• [Excerpted data]
━━━

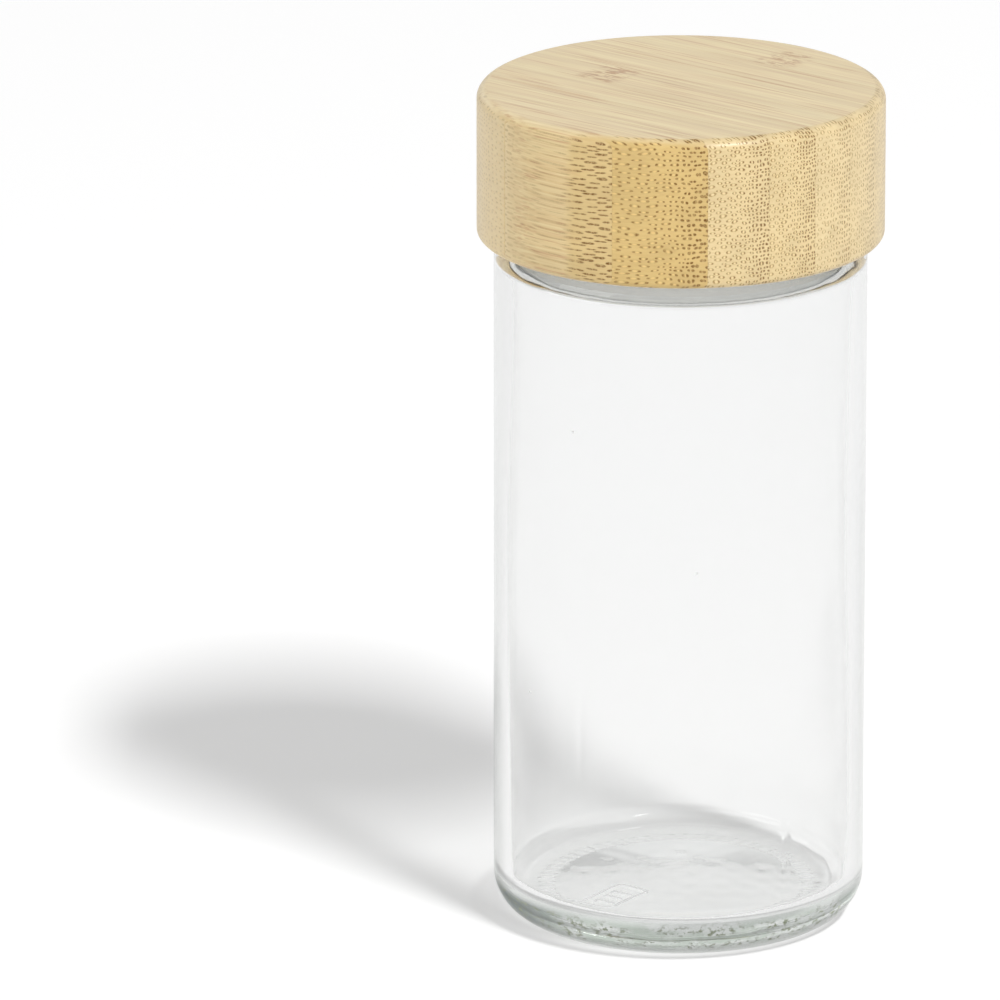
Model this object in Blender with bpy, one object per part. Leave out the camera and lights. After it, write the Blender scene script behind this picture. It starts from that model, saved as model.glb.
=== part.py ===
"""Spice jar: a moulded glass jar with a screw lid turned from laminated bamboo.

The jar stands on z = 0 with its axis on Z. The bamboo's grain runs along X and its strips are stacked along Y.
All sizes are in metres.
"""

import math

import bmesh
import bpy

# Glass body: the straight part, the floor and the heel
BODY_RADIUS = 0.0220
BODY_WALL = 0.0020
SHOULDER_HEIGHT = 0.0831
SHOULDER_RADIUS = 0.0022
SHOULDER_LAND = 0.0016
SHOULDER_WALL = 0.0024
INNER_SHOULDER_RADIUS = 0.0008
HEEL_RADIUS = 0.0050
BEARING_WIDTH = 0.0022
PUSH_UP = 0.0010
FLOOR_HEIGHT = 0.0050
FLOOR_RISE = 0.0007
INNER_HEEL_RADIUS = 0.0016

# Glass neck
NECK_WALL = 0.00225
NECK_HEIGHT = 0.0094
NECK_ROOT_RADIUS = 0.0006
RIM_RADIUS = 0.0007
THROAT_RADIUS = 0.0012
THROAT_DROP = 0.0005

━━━

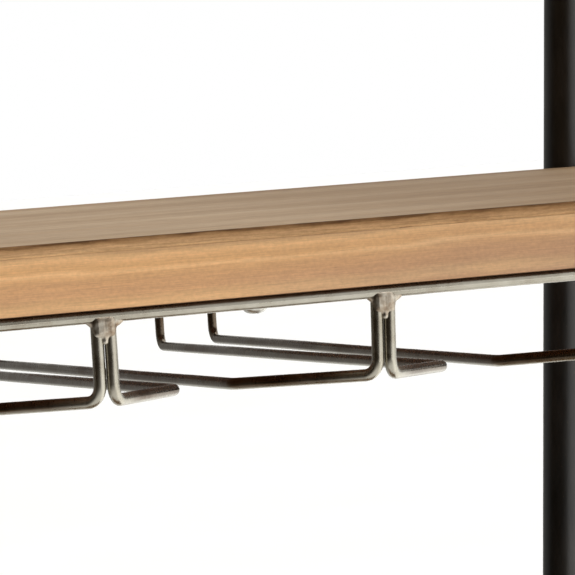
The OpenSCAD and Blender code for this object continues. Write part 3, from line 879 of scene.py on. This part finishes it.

━━━

Return exactly, and only, the lines from the one containing "Model this object" down to the one containing "from laminated bamboo.", with both of those lines included.

Model this object in Blender with bpy, one object per part. Leave out the camera and lights. After it, write the Blender scene script behind this picture. It starts from that model, saved as model.glb.
=== part.py ===
"""Spice jar: a moulded glass jar with a screw lid turned from laminated bamboo.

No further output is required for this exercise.